For the respondent it was submitted that there was sufficient security available in that there would be sufficient equity to cover the debt to HMRC. There were two properties available although only one was on the market. The petition had been served on 14 July and an offer of security had been made on 26 July. When the case called on 28 July, Miss Campbell for the respondent lodged an inventory of productions including the valuation and Land Register search. The maximum equity available was £155,000 which was sufficient to cover the debt. Mr Matheson from HMRC informed me that the offer of security had been previously refused but he had not seen the productions. I continued the case until the next day. On 29 July Miss Campbell repeated her submission and informed me that the respondent's business had suffered. Furthermore the respondent's father had died last Friday and that HMRC would not get its money any quicker by sequestrating the respondent.

 

Mr Glennie, who appeared on 29 July, indicated that the liability in respect of three years unpaid tax could have been met by the respondent obtaining a loan. Any security had not yet been given; it was only offered, which was not enough. Until recorded some other event could occur which affected the security. In the current economic situation, with falling house prices, one could not know that the security would be enough. He referred me to Advocate General v Zaoui 2001 SC 448 for the proposition that the offering of the security was not the giving of a security and that it must be available forthwith.

 

The meaning of sufficient security for payment

In contrast to the ground for refusing sequestration that the debtor forthwith pays or satisfies the debt, the ground under section 12(3A) of the 1985 Act of showing sufficient security appears out of step. Is it really the case that the debtor may obtain further postponement of payment of a debt by adding a petitioning creditor to the list of secured creditors where there appears to be sufficient security or equity?

 

One begins with four important principles. The first is that the question of whether someone should be sequestrated must be dealt with quickly. Where a petition is presented the hearing must be held between 6 and 14 days of citation of the debtor: see section 12(3). The second point is that sequestration is, subject to sub-sections (3A) to 3(C), to be granted "forthwith". This means that justification for not awarding sequestration should be readily identifiable. The third factor is that when awarded on the petition of a creditor, sequestration dates from the date on which warrant to cite the debtor was granted. Any delay between that date and the award of sequestration could prejudice creditors or potential creditors unaware of the petition. I am aware that the Scottish Parliament has provided the court with the discretion to continue consideration of sequestration for a time under sub-sections (3B) and (3C) without any protection of such creditors in two specific situations. These two provisions do not detract from the principle that the debt is to be paid, in the first case within a maximum of 42 days and in the second by way of a debt payment programme. Finally, these proceedings are, for the above reasons, summary proceedings.

 

The case of Zaoui makes the following propositions clear:-

(1) The words "or shows" in the phrase "or shows that there is sufficient security" resolves a previous ambiguity as to whether the security provided could be a pre-existing one, or only a new one, in favour of the petitioning creditor: it may be either. That was the effect of the 1993 amendment.

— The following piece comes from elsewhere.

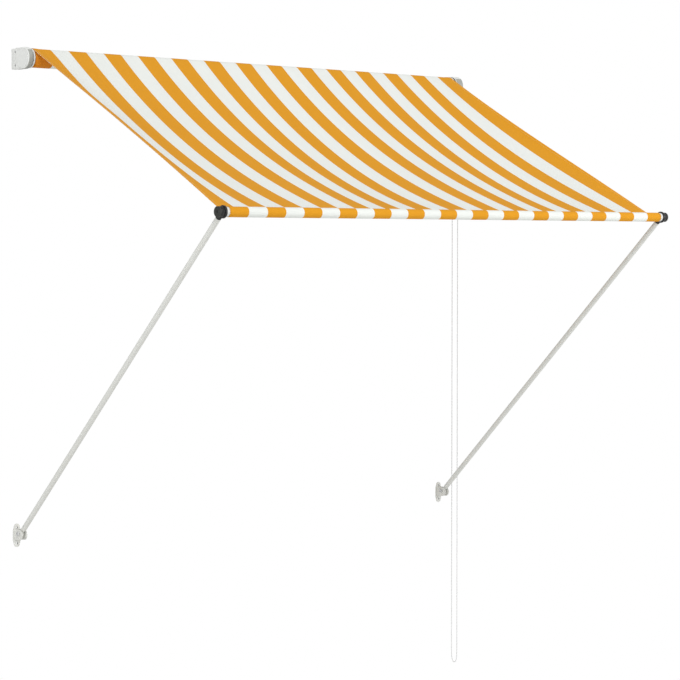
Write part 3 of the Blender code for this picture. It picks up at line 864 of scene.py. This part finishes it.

(2) In the interests of both the debtor and his or her creditors there should be objective and readily ascertainable criteria for an award (para.[12] at p.453B); or, I would add, and as the case subsequently makes clear, the refusal of sequestration.

(3) The proof of the sufficiency of any security justifying refusal of sequestration must be shown forthwith (para.[19] at p.456C).

(4) The offering of security is not the giving of security: para.[20] at p. 456F. No security exists until it is recorded. In that case, a statement was produced showing sufficient equity and a signed security was in court and available for acceptance.

The court held that there was no security in existence, it would be wholly uncertain whether a sheriff could ever be satisfied that there was sufficient security, and the requirement of showing sufficient security forthwith had not been met.

 

Section 12(3A) must mean more than the petitioner simply being added to the list of secured creditors. It seems to me that the wording of sub-section (3A), against the background of the principles of sequestration to which I have referred, envisages that the security is for payment of the debt and not merely security for the debt. This point was made in Bank of Scotland v Mackay 1991 SLT 163, 165D-E under the old law. Although I was not referred to it, that case is referred to in Zaoui. It seems to me that the statutory provision envisages payment of the debt and not merely postponement with security.

 

In the case before me the respondent had gone no further than offering, not giving, security. It could not be known, by the time the security was recorded, that there was sufficient security. Furthermore, in view of the fact that there were no offers for purchase of the house and no closing date, it could not be said that payment of the debt was in prospect. Accordingly, I granted sequestration on 29 July.